_WORK INSTRUCTIONS:_
Find every line with the string "code" in it, count them, and reply with that count only.

_INPUT FOR THIS TASK:_
>>

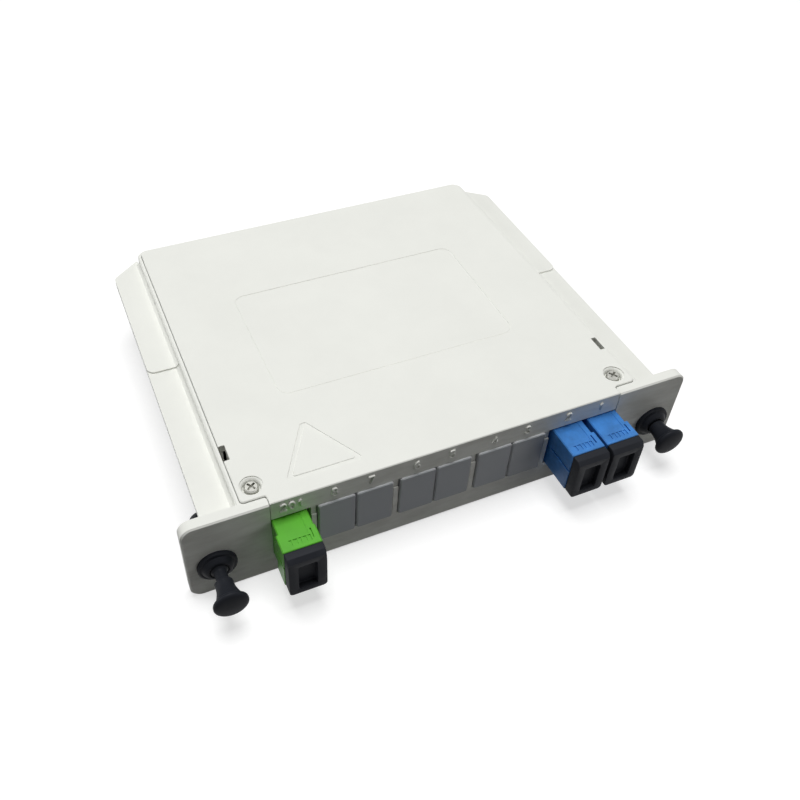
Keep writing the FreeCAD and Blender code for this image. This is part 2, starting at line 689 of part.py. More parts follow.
def dust_cap(x, wider):
    """Pull-off cap: a flange with a finger recess, and a hollow plug that fills the socket."""
    left = x - ADAPTER_W / 2 - wider[0] + CAP_IN
    right = x + ADAPTER_W / 2 + wider[1]
    top = SEAT_Z + ADAPTER_H - CAP_DOWN
    low = top - CAP_H
    back = ADAPTER_FRONT - 0.05
    front = back - CAP_T
    corners = [
        (V(left, back, low), CAP_CORNER),
        (V(right, back, low), CAP_CORNER),
        (V(right, back, top), 0),
        (V(left, back, top), 0),
    ]
    flange = prism(corners, V(0, -CAP_T, 0))
    flange = break_edges(flange, 0.2, on_plane("Y", front))
    middle = (left + right) / 2
    slope = [(V(left - 1, front - 1, top - CAP_SLOPE), 0), (V(left - 1, front + 0.9, top + 1), 0),
             (V(left - 1, front - 1, top + 1), 0)]
    plug_half = CAP_PLUG_W / 2
    plug = block(x - plug_half, x + plug_half, back - 0.5, back + CAP_PLUG_L,
                 PORT_Z - PLUG_HALF_H, PORT_Z + PLUG_HALF_H)
    plug = break_edges(plug, 0.4, on_plane("Y", back + CAP_PLUG_L))
    recess = soft_block(middle - RECESS_W / 2, middle + RECESS_W / 2, front - 1, front + RECESS_SINK,
                        low + RECESS_LOW, low + RECESS_LOW + RECESS_H, 0.4)
    hollow = HOLDER_TUBE_R + 0.3
    cuts = [prism(slope, V(right - left + 2, 0, 0)), recess,
            block(x - hollow, x + hollow, back + 0.5, back + CAP_PLUG_L + 1, PORT_Z - hollow, PORT_Z + hollow)]
    return fuse([flange, plug]).cut(cuts)


# ---------------------------------------------------------------- connectors and fibres


def connector(x):
    """Plug on a fibre's end: an inner body between the holder's arms and a stepped rear body."""
    nose_y = ADAPTER_REAR - CONNECTOR_IN
    half = SOCKET_W / 2 - 0.15
    nose = block(x - 2.9, x + 2.9, nose_y, ADAPTER_REAR, PORT_Z - PLUG_HALF_H, PORT_Z + PLUG_HALF_H)
    grip = soft_block(x - half, x + half, ADAPTER_REAR - 3.5, ADAPTER_REAR + CONNECTOR_OUT,
                      PORT_Z - SOCKET_H / 2 + 0.1, PORT_Z + SOCKET_H / 2 - 0.1, 0.8)
    key = block(x - 1.05, x + 1.05, ADAPTER_REAR - 3.5, ADAPTER_REAR + CONNECTOR_OUT - 2,
                PORT_Z, PORT_Z + SOCKET_H / 2 + 0.6)
    body = fuse([nose, grip, key])
    mouth = HOLDER_TUBE_R + 0.1
    cuts = [block(x - mouth, x + mouth, nose_y - 1, JOINT_Y + HOLDER_T + HOLDER_TUBE_L + 0.3,
                  PORT_Z - mouth, PORT_Z + mouth),
            bar_y(FERRULE_R, x, PORT_Z, nose_y - 1, ADAPTER_REAR)]
    return body.cut(cuts)


def ferrule(x):
    """Ceramic ferrule whose tip stands at the adapter's joint."""
    tip = JOINT_Y + 0.05
    return bar_y(FERRULE_R, x, PORT_Z, tip, ADAPTER_REAR)


def boot(x):
    """Tapered strain relief behind a connector."""
    start = ADAPTER_REAR + CONNECTOR_OUT
    rings = []
    for radius, y in ((2.7, start), (1.3, start + BOOT_L)):
        corners = ring_of(V(x, y, PORT_Z), V(0, 1, 0), radius)
        rings.append(Part.makePolygon(corners + corners[:1]))
    cone = Part.makeLoft(rings, True, True)
    return cone.cut(thin_tube(V(x, start, PORT_Z), V(0, BOOT_L, 0), FIBRE_R + FIBRE_CLEAR))


def fibre(x, bend, end_x, end_y):
    """Sheathed fibre: straight back from its connector, one quarter turn, into the module's boot."""
    side = 1 if end_x > x else -1
    start = V(x, ADAPTER_REAR + CONNECTOR_OUT, PORT_Z)
    turn_in = V(x, end_y - bend, PORT_Z)
    turn_out = V(x + side * bend, end_y, PORT_Z)
    straight = thin_tube(start, turn_in - start, FIBRE_R)
    far_face = [face for face in straight.Faces if abs(face.CenterOfMass.y - turn_in.y) < 1e-6][0]
    curve = far_face.revolve(V(turn_out.x, turn_in.y, 0), V(0, 0, -side), 90)
    tail = thin_tube(turn_out, V(end_x - turn_out.x, 0, 0), FIBRE_R)
    return fuse([straight, curve, tail])


def splitter_module():
    """Steel tube that holds the splitter chip."""
    low = PORT_Z - MODULE_H / 2
    half_l = MODULE_L / 2
    half_w = MODULE_W / 2
    tube = block(MODULE_X - half_l, MODULE_X + half_l, MODULE_Y - half_w, MODULE_Y + half_w,
                 low, low + MODULE_H)
    return break_edges(tube, 0.5, along("X"))


def module_boot(side, offsets):
    """Rubber end of the splitter module, with a hole for each fibre."""
    inner = MODULE_X + side * MODULE_L / 2
    outer = inner + side * MODULE_BOOT_L
    half = MODULE_W / 2
    points = (V(inner, MODULE_Y - half + 0.2, 0), V(outer, MODULE_Y - half + 1.6, 0),
              V(outer, MODULE_Y + half - 1.6, 0), V(inner, MODULE_Y + half - 0.2, 0))
    body = prism([(point, 0) for point in points], V(0, 0, MODULE_H - 0.4))
    body.translate(V(0, 0, PORT_Z - MODULE_H / 2 + 0.2))
    for offset in offsets:
        start = V(inner - side * 0.5, MODULE_Y + offset, PORT_Z)
        body = body.cut(thin_tube(start, V(side * 2 * MODULE_BOOT_L, 0, 0), FIBRE_R + FIBRE_CLEAR))
    return body


# ---------------------------------------------------------------- latches


def latch_grommet(side):
    """Black nylon grommet: ringed flange on the ear, and a slit barrel that grips the shelf's hole."""
    dome = FACE_Y - LATCH_DOME
    rim = LATCH_FLANGE_R
    rim_y = FACE_Y - LATCH_FLANGE_T
    end = LATCH_BARREL_END + LATCH_NOSE_L
    profile = [
        (LATCH_BORE_R, dome), (2.9, dome + 0.15), (rim - 0.9, rim_y - 0.15), (rim, rim_y + 0.3),
        (rim, FACE_Y), (LATCH_BARREL_R, FACE_Y),
        (LATCH_BARREL_R, 0), (LATCH_BARREL_R + LATCH_BEAD, 0), (LATCH_BARREL_R, LATCH_BEAD_L),
        (LATCH_BARREL_R, LATCH_BARREL_END), (LATCH_BORE_R + 0.45, end), (LATCH_BORE_R, end),
    ]
    x = side * LATCH_X
    body = turned(profile, x, LATCH_Z)
    reach = LATCH_BARREL_R + 1
    half = LATCH_SLIT / 2
    slit_y = LATCH_BEAD_L
    return body.cut([block(x - reach, x + reach, slit_y, end + 1, LATCH_Z - half, LATCH_Z + half),
                     block(x - half, x + half, slit_y, end + 1, LATCH_Z - reach, LATCH_Z + reach)])


def latch_plunger(side, pushed):
    """Plunger with a trumpet head that ends in a shoulder, then a waist; pushed is how far in it stands."""
    head = PLUNGER_HEAD_Y + pushed
    tip = PLUNGER_TIP_Y + pushed
    rim = PLUNGER_HEAD_R
    shoulder = head + SHOULDER
    flare = [(rim - lost, head + behind) for behind, lost in FLARE]
    profile = [(0, head - 0.4), (rim - 0.4, head), (rim, head + 0.4)] + flare
    profile += [(PLUNGER_R, shoulder), (PLUNGER_NECK_R, shoulder + 0.2), (PLUNGER_NECK_R, shoulder + NECK_L)]
    profile += [(PLUNGER_R, shoulder + NECK_L + 0.3), (PLUNGER_R, tip - 1.6), (1.0, tip), (0, tip)]
    return turned(profile, side * LATCH_X, LATCH_Z)


# ---------------------------------------------------------------- build

os.makedirs("parts", exist_ok=True)

save("base_tray", base_tray())
save("top_cover", top_cover())

for side, side_name, pushed in ((-1, "left", 0), (1, "right", RIGHT_PUSHED)):
    save("cover_screw_" + side_name, cover_screw(side))
    save("latch_grommet_" + side_name, latch_grommet(side))
    save("latch_plunger_" + side_name, latch_plunger(side, pushed))

for port in range(3, 9):
    save("blank_plate_" + str(port), blank_plate(port))

half_module = MODULE_L / 2 + MODULE_BOOT_L - 1.5
out_end = MODULE_X + half_module
ports = (
    ("input", INPUT_X, INPUT_WIDER, TIGHT_BEND, MODULE_X - half_module, MODULE_Y),
    ("output_1", port_x(1), OUTPUT_WIDER, WIDE_BEND, out_end, MODULE_Y + FIBRE_SPREAD / 2),
    ("output_2", port_x(2), OUTPUT_WIDER, TIGHT_BEND, out_end, MODULE_Y - FIBRE_SPREAD / 2),
)
for name, x, wider, bend, end_x, end_y in ports:
    save(name + "_adapter_front", adapter_front(x, wider))
    save(name + "_adapter_rear", adapter_rear(x))
    save(name + "_holder_front", sleeve_holder(x, -1))
    save(name + "_holder_rear", sleeve_holder(x, 1))
    save(name + "_sleeve", split_sleeve(x))
    save(name + "_dust_cap", dust_cap(x, wider))
    save(name + "_connector", connector(x))
    save(name + "_ferrule", ferrule(x))
    save(name + "_boot", boot(x))
    save(name + "_fibre", fibre(x, bend, end_x, end_y))

save("splitter_module", splitter_module())
save("splitter_boot_in", module_boot(-1, (0,)))
save("splitter_boot_out", module_boot(1, (FIBRE_SPREAD / 2, -FIBRE_SPREAD / 2)))
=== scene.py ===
import bmesh
import bpy
import math
import numpy as np
from mathutils import Matrix, Vector


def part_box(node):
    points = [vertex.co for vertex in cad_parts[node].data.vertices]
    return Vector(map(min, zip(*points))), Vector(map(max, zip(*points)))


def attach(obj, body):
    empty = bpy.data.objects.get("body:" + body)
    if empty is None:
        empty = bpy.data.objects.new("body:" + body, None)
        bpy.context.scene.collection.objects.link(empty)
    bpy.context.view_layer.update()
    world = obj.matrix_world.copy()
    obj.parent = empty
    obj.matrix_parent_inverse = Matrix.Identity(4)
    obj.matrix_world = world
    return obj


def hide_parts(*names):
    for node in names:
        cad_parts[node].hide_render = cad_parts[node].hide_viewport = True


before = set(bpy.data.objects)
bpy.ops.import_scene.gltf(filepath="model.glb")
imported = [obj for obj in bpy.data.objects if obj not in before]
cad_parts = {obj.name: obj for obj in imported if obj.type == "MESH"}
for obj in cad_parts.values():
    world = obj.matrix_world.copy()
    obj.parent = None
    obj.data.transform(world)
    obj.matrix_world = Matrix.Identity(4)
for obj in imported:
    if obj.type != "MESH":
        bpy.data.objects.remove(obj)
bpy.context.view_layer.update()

MM = 0.001


# ---------------------------------------------------------------- tray and cover
# Two injection mouldings in off-white ABS with a fine spark-eroded skin: a tray with its front panel,
# ears and guide rails, and the cover that drops into its rim.  Handling leaves faint rubs on the flats.

def linear(red, green, blue):
    """Colour as the shader wants it, from display values of 0 to 255: the sRGB curve undone."""
    shown = np.array((red, green, blue)) / 255.0
    raw = np.where(shown <= 0.04045, shown / 12.92, ((shown + 0.055) / 1.055) ** 2.4)
    return (float(raw[0]), float(raw[1]), float(raw[2]), 1.0)


def group_of(name, inputs, outputs):
    """Empty shader group with float inputs of (name, value) and float outputs by name."""
    group = bpy.data.node_groups.new(name, "ShaderNodeTree")
    for label, value in inputs:
        socket = group.interface.new_socket(name=label, in_out="INPUT", socket_type="NodeSocketFloat")
        socket.default_value = value
    for label in outputs:
        group.interface.new_socket(name=label, in_out="OUTPUT", socket_type="NodeSocketFloat")
    entry = group.nodes.new("NodeGroupInput")
    leave = group.nodes.new("NodeGroupOutput")
    return group, entry, leave


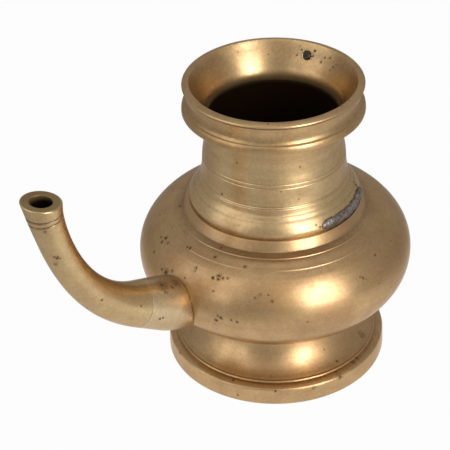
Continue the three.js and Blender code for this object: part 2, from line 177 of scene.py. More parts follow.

<<

_THE ANSWER:_
2